Naturalistic Music Decoding from EEG Data via Latent Diffusion Models
Emilian Postolache, Natalia Polouliakh, Hiroaki Kitano, Akima Connelly, Emanuele Rodolà, Luca Cosmo, Taketo Akama
TL;DR
This work tackles reconstructing naturalistic music from non-invasive EEG signals using latent diffusion models conditioned by ControlNet adapters. The proposed EEG-conditioned pipeline builds on AudioLDM2, applying a lightweight projector to align EEG data with the diffusion model's latent space while keeping pre-processing minimal. Evaluation relies on neural-embedding-based metrics (CLAP and EnCodec) and Fréchet distances to capture semantic audio attributes despite low EEG temporal resolution, reporting improvements over a convolutional baseline and showing promising performance on held-out tracks. The study demonstrates the feasibility of non-invasive brain-to-audio reconstruction for complex musical stimuli and points to the need for larger datasets and further methodological refinements to enhance distributional generalization and real-time applicability.
Abstract
In this article, we explore the potential of using latent diffusion models, a family of powerful generative models, for the task of reconstructing naturalistic music from electroencephalogram (EEG) recordings. Unlike simpler music with limited timbres, such as MIDI-generated tunes or monophonic pieces, the focus here is on intricate music featuring a diverse array of instruments, voices, and effects, rich in harmonics and timbre.

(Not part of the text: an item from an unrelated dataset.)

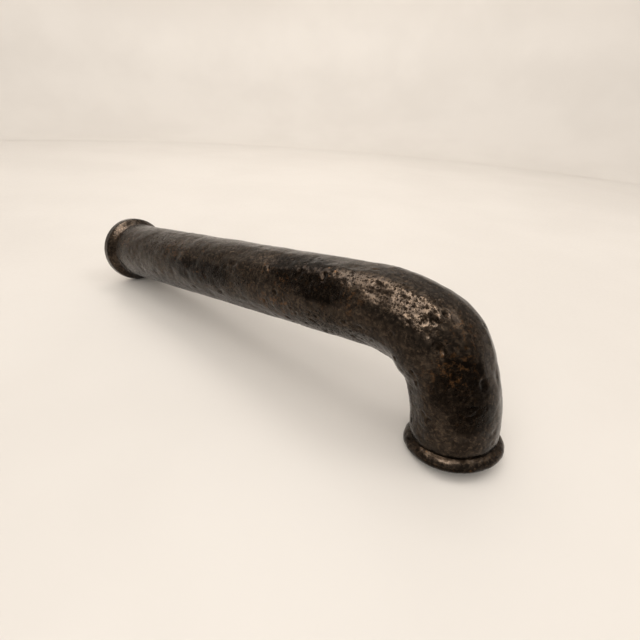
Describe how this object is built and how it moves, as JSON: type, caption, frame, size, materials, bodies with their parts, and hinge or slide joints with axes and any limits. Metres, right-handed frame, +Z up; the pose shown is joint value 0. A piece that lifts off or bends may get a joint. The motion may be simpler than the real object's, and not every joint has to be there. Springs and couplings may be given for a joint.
{
  "type": "pipe elbow",
  "caption": "Cast bronze elbow spout with a beaded rim at each end, on a slip-fit wall adapter with seals and set screw, with a recessed aerator in its outlet.",
  "frame": {"origin": "centre of the wall face of the inlet bead, on the axis of the long leg", "axes": "+X out along the long leg, away from the wall; +Z up, so the outlet looks along -Z"},
  "size_m": [0.2565, 0.0404, 0.0704],
  "materials": {
    "bronze": "dark oil-rubbed patina, waxed",
    "brass": "turned",
    "rubber": "smooth black",
    "foam": "matt closed-cell",
    "steel": "stainless",
    "nylon": "natural",
    "acetal": "moulded grey"
  },
  "bodies": {
    "wall_adapter": {"wall_adapter": "brass"},
    "seals": {"adapter_o_ring_rear": "rubber", "adapter_o_ring_front": "rubber"},
    "spout": {"cast_elbow": "bronze", "wall_gasket": "foam"},
    "screw_pad": {"set_screw_pad": "nylon"},
    "set_screw": {"set_screw": "steel"},
    "aerator_insert": {"aerator_cage": "acetal", "jet_plate": "acetal", "mesh_disc_upper": "steel", "mesh_spacer": "acetal", "mesh_disc_lower": "steel", "outlet_grid": "acetal", "dome_strainer": "steel", "aerator_washer": "rubber"},
    "aerator_housing": {"aerator_housing": "brass"}
  },
  "joints": [
    {"name": "spout_turn", "type": "hinge", "parent": "wall_adapter", "child": "seals", "pos_m": [0, 0, 0], "axis": [1, 0, 0], "continuous": true},
    {"name": "spout_slide", "type": "slide", "parent": "seals", "child": "spout", "axis": [1, 0, 0], "range_m": [0, 0.0115]},
    {"name": "set_screw_travel", "type": "slide", "parent": "spout", "child": "screw_pad", "axis": [0, 0, -1], "range_m": [0, 0.003]},
    {"name": "set_screw_turn", "type": "hinge", "parent": "screw_pad", "child": "set_screw", "pos_m": [0.022, 0, -0.012], "axis": [0, 0, -1], "range_deg": [0, 1080]},
    {"name": "aerator_travel", "type": "slide", "parent": "spout", "child": "aerator_insert", "axis": [0, 0, -1], "range_m": [0, 0.004]},
    {"name": "aerator_turn", "type": "hinge", "parent": "aerator_insert", "child": "aerator_housing", "pos_m": [0.2377, 0, -0.045], "axis": [0, 0, -1], "range_deg": [0, 1440]}
  ],
  "couplings": [
    {"joint": "set_screw_turn", "follows": "set_screw_travel", "rad_per_m": 6283.2},
    {"joint": "aerator_travel", "follows": "aerator_turn", "m_per_rad": 0.00015915}
  ]
}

This study represents an initial foray into achieving general music reconstruction of high-quality using non-invasive EEG data, employing an end-to-end training approach directly on raw data without the need for manual pre-processing and channel selection. We train our models on the public NMED-T dataset and perform quantitative evaluation proposing neural embedding-based metrics. Our work contributes to the ongoing research in neural decoding and brain-computer interfaces, offering insights into the feasibility of using EEG data for complex auditory information reconstruction.